For leaders, this is the moment that matters. When the original deal changes, you can’t afford to let disappointment harden into disengagement. You have to re-recruit your people quickly by reshaping the value you offer, not around pay or title, but around mission, autonomy, and long-term stability.

Schedule the mission-critical re-recruitment conversation

The worst mistake is letting disappointment fester, and avoiding the conversation doesn’t protect morale; it actually accelerates disengagement. Address the gap directly and immediately, with relevant context around the economy, industry, company, and/or resources, to help restore clarity and employee commitment.

Own the narrative early and honestly. Employees don’t disengage because growth slows. They disengage because the leaders don’t explain the ‘why’ and the actions they are going to take to get back on track. Reestablish a purpose by helping employees understand your company’s mission and long-term value, how the updated strategy still matters to the market, and how their work continues to have an impact.

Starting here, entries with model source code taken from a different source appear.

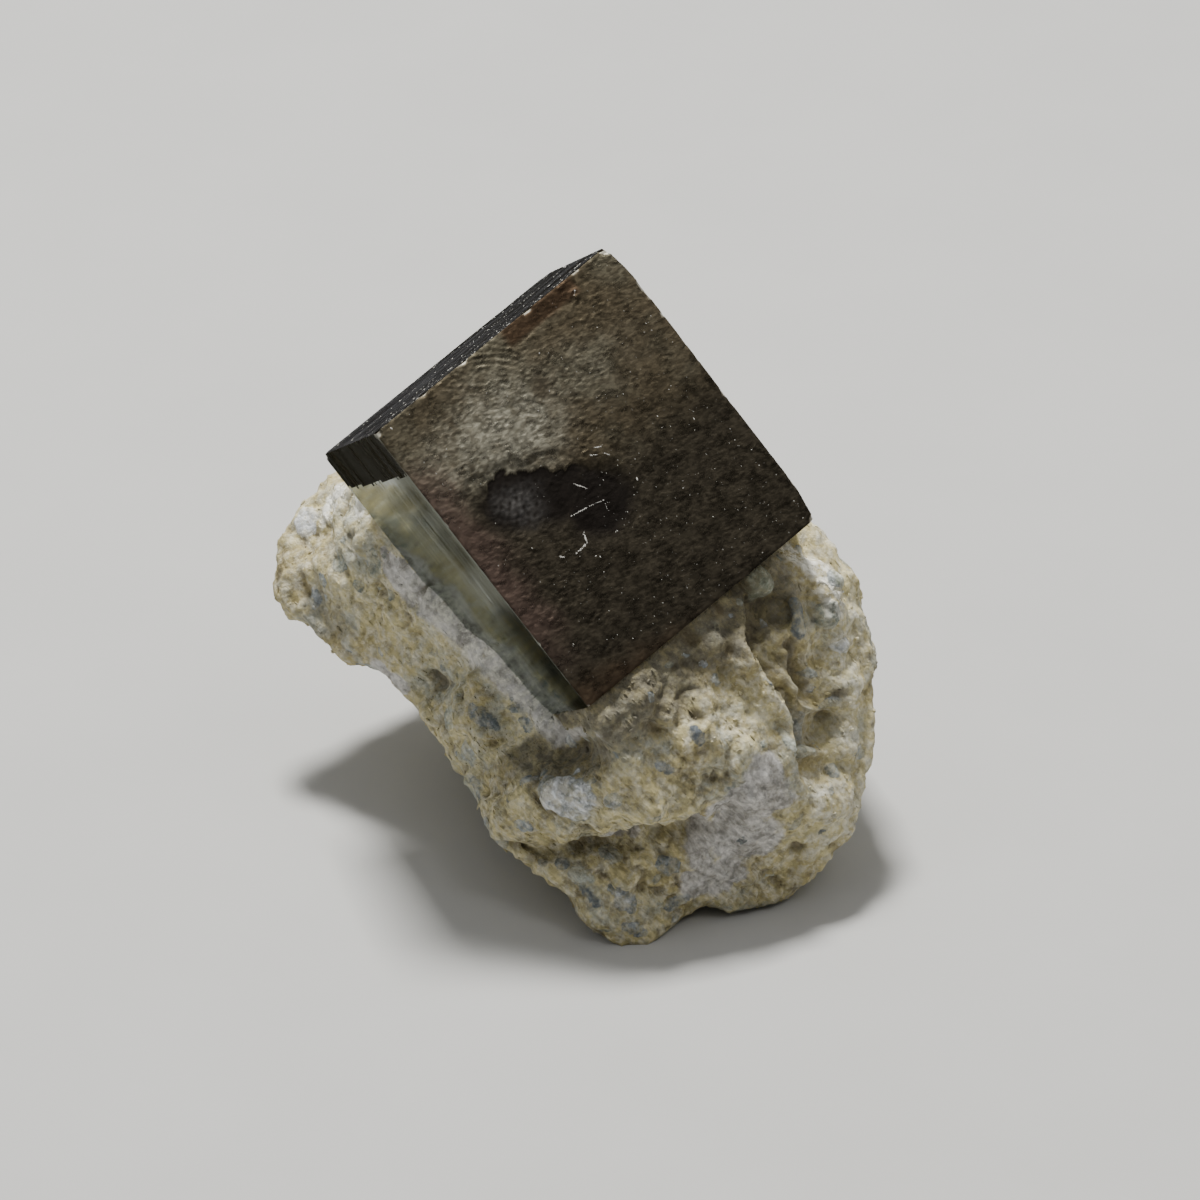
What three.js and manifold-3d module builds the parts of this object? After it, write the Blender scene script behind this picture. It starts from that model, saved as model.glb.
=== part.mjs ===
// Pyrite specimen: one cuboid crystal standing in a lump of marl.
// Millimetres, +Z up. The origin is under the middle of the piece, on the surface it rests on.
//
// Both pieces are laid out square to the line of sight on the crystal's big front face:
// x to the right, y up, z towards the viewer. The whole is then turned up to stand on its base.
import * as THREE from 'three';
import { mergeVertices } from 'three/addons/utils/BufferGeometryUtils.js';
import { ImprovedNoise } from 'three/addons/math/ImprovedNoise.js';
import Module from 'manifold-3d';

// The crystal
const crystalSize = new THREE.Vector3(21.5, 24.3, 15.4);
const crystalMiddle = new THREE.Vector3(-2.3, 8.05, -7.25);
const crystalTurn = new THREE.Euler(degrees(6.5), degrees(15.1), degrees(39.6), 'ZYX');
const crystalEdge = 0.06;
const terraceHeight = 0.13;
const terraceInset = 0.09;
const terraceRoot = 0.5;
const contactGap = 0.3;

// The lump of marl
const layoutTilt = 31;
const hub = new THREE.Vector3(1.4, -1.4, -9.5);
const lumpDetail = 19;
const frontShare = 0.6;
const outlineSwell = 0.18;
const spreadTowardsRim = 0.7;
const rimSharpness = 9;
const heartDepth = 15;
const backDepth = 20;
const backRoundness = 2.4;
const rimCalm = 0.45;
const rimCalmPower = 6;
const faceBlend = 0.8;
const facePower = 3.2;
const bumpPower = 1.5;
const bumpGain = 1.2;
const grains = [
  { size: 6.1, height: 0.9 },
  { size: 2.9, height: 0.8 },
  { size: 1.4, height: 0.5 },
];
const baseHeight = -25.3;
const baseDepth = 60;
const baseWidth = 120;
const weldDistance = 1e-4;

// Outline of the lump as seen on the layout, clockwise from the right: x, y, and how far behind.
const outline = [
  [19.4, -3.0, 9.8], [18.6, 1.2, 9.8], [17.0, 2.6, 9.9], [15.5, 4.1, 9.8], [14.8, 5.1, 9.5],
  [14.0, 6.8, 12.6], [10.5, 10.5, 15.1], [6.5, 12.7, 18.2], [1.5, 14.2, 21.0], [-4.0, 14.6, 21.7],
  [-9.5, 13.5, 21.8], [-14.6, 11.3, 21.8], [-19.4, 8.9, 21.0], [-21.3, 7.2, 21.0],
  [-22.7, 6.1, 21.0], [-23.5, 1.8, 20.5], [-22.8, -0.8, 20.0], [-20.9, -2.7, 19.3],
  [-17.9, -4.9, 18.3], [-15.9, -4.9, 17.5], [-13.7, -7.2, 16.0], [-11.7, -10.1, 13.7],
  [-9.4, -13.5, 11.8], [-7.1, -17.1, 8.8], [-4.9, -19.3, 7.6], [-1.9, -21.8, 7.4],
  [0.3, -24.0, 7.7], [1.8, -25.0, 7.8], [3.1, -24.8, 7.8], [5.1, -23.4, 8.8], [7.0, -21.9, 9.9],
  [11.8, -22.0, 11.2], [14.0, -21.0, 11.2], [15.5, -19.4, 11.1], [17.6, -17.5, 10.9],
  [18.2, -14.2, 10.6], [19.4, -10.8, 10.5], [19.4, -7.1, 10.2],
];

// Broken faces of the visible side, left of the crystal and right of it. right and up are how
// fast each one falls back that way.
const leftFaces = [
  { name: 'lobe top', x: -20.3, y: 5.8, behind: 18.3, right: -1.3, up: -0.1 },
  { name: 'lobe end', x: -21.0, y: 0.7, behind: 18.3, right: -0.9, up: -0.3 },
  { name: 'left shelf', x: -16.6, y: -1.4, behind: 15.5, right: -0.9, up: -0.4 },
  { name: 'shelf beside crystal', x: -15.1, y: 2.9, behind: 12.6, right: -0.9, up: -0.3 },
  { name: 'shelf below', x: -11.5, y: -3.6, behind: 11.9, right: -0.95, up: -0.5 },
  { name: 'shelf foot', x: -7.1, y: -8.5, behind: 8.8, right: -0.35, up: -0.15 },
  { name: 'left flank', x: -8.6, y: -12.1, behind: 10.2, right: -0.8, up: -0.3 },
  { name: 'cliff foot', x: -3.4, y: -10.5, behind: 7.0, right: -0.4, up: -0.1 },
];
const rightFaces = [
  { name: 'nose', x: 1.7, y: -8.4, behind: -0.2, right: 0.15, up: -0.25 },
  { name: 'nose low', x: 1.4, y: -13.3, behind: 0.9, right: 0.1, up: -0.35 },
  { name: 'front flank', x: -2.8, y: -14.1, behind: 3.9, right: -0.5, up: -0.3 },
  { name: 'low flank', x: -5.7, y: -15.2, behind: 6.3, right: -0.8, up: -0.3 },
  { name: 'beside edge', x: 5.6, y: -4.2, behind: 1.6, right: 0.3, up: 0 },
  { name: 'belly', x: 5.6, y: -10.5, behind: 1.4, right: 0.25, up: -0.3 },
  { name: 'belly right', x: 9.9, y: -5.6, behind: 3.5, right: 0.45, up: 0 },
  { name: 'under corner', x: 9.9, y: 0, behind: 4.3, right: 0.5, up: 0.1 },
  { name: 'shoulder', x: 13.5, y: 2.8, behind: 6.7, right: 0.6, up: 0.6 },
  { name: 'right high', x: 16.4, y: -2.8, behind: 8.1, right: 1.0, up: 0.1 },
  { name: 'right middle', x: 16.3, y: -8.5, behind: 7.7, right: 1.0, up: -0.2 },
  { name: 'right low', x: 16.4, y: -14.2, behind: 8.8, right: 0.9, up: -0.5 },
  { name: 'smooth patch', x: 10.3, y: -17.8, behind: 8.1, right: 0.35, up: -0.87 },
  { name: 'under ledge', x: -0.7, y: -19.1, behind: 6.0, right: 0.1, up: -0.4 },
  { name: 'toe', x: 2.8, y: -21.3, behind: 6.7, right: 0.15, up: -0.45 },
  { name: 'under ledge right', x: 7.1, y: -18.4, behind: 6.7, right: 0.3, up: -0.6 },
  { name: 'bed of crystal', x: 0, y: 5.5, behind: 7.4, right: 0.1, up: 0.2 },
  { name: 'behind crystal', x: -2.9, y: 12.3, behind: 18.2, right: 0, up: 1.0 },
];

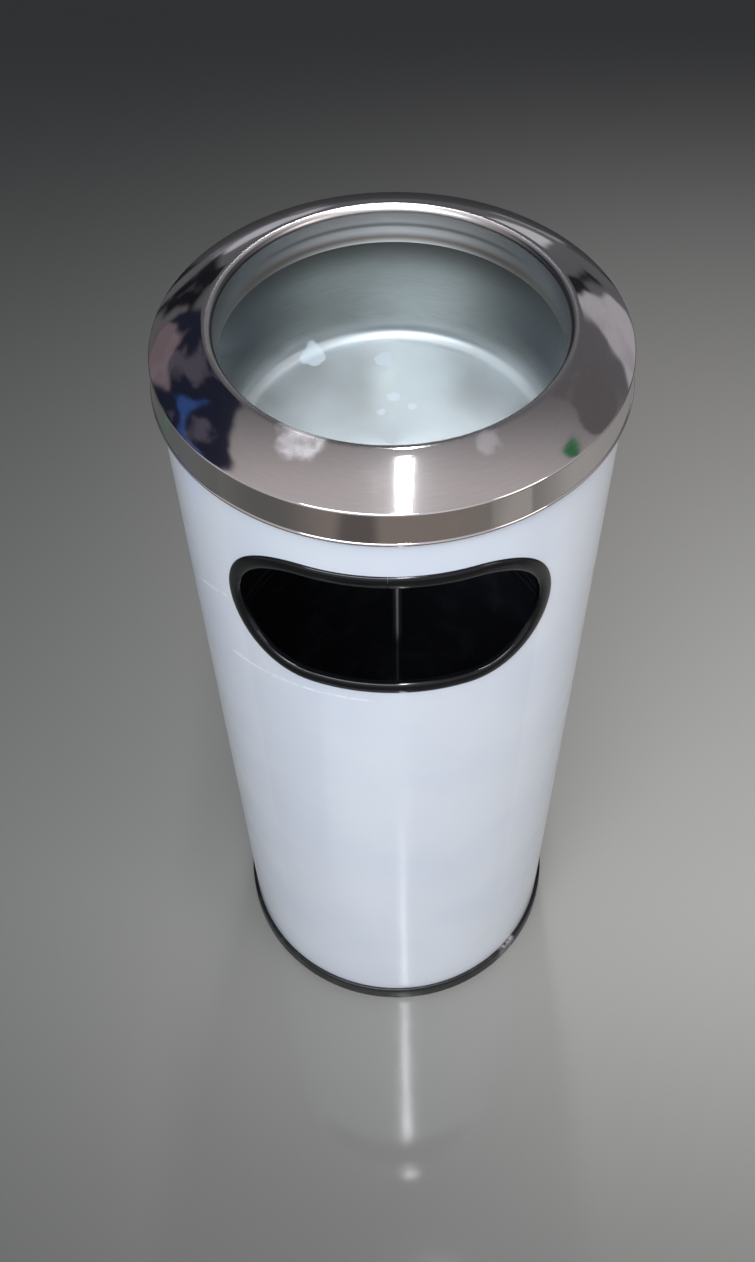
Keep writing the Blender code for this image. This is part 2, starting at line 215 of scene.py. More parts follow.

When the deal changes, schedule the meeting within days. Explain the market reality. Describe the updated strategy. Acknowledge the disappointment without sugarcoating it. Then, shift to the core of the re-recruitment: Remind them why the mission still matters, why their role remains vital to the company’s long-term value, and how you, the leader, are committed to their success along the way. Purpose, not platitudes, is what re-anchors belief.

Trade title growth for autonomy and stability

When promotions stall, leaders often reach for the only lever they think still carries weight: promises of future advancement. But high performers don’t want delayed dreams. They want meaningful ownership today.

The smarter move is to give them autonomy, not adjectives on a business card. Assign an initiative that reshapes part of the business, accelerates a customer outcome, or reduces a critical bottleneck. Elevate their impact even when you can’t elevate their title.

This aligns with the real shift happening in employee priorities. According to McKinsey’s HR Monitor 2025, 39% of employees stay in their roles primarily for job security, making stability the top retention factor. Compensation and benefits, the previous top driver, now rank highest for only 28% of workers. When leaders can’t offer bigger paychecks, they can still offer the very thing people value most: professional stability, purpose-grounded responsibility, and continuous learning and development.

Assigning a mission-critical project communicates something essential: You are still a cornerstone of our future, even if the ladder temporarily stops moving. And for many employees, that affirmation is worth more than the missing title bump.

Don’t compete on salary; mission is the new compensation

When leaders feel pressured to “match the market,” they often forget a powerful truth: Most employees don’t leave because of pay alone. They leave because the total value proposition stopped feeling compelling.

To reset that value, leaders can use a simple visual tool that I call the value pie.

Put compensation in one slice. Then add the elements that represent the remaining 80% of someone’s total value. That might include learning velocity, cultural stability, the relationship with their manager, equity, autonomy, benefits, and the ability to influence decisions.

When employees see the pie drawn out, compensation becomes exactly what it is important, but far from the whole deal. Much of what matters most is already in their hands. Re-recruitment isn’t about convincing someone to settle. It’s about reframing value accurately, sometimes for the first time.

The real deal leaders must keep

When the compensation narrative breaks, leaders often fear losing their best people. But the truth is simpler and far more strategic: Talent doesn’t stay because the paycheck climbs. They stay because of the mission and how leadership treats them.

Re-recruiting your team requires clarity, candor, and the courage to shift the deal from money and title to meaning and belonging. If you can do that consistently and early, you won’t just retain your high performers. You’ll deepen their commitment to the work that matters most, even in the moments when the numbers can’t.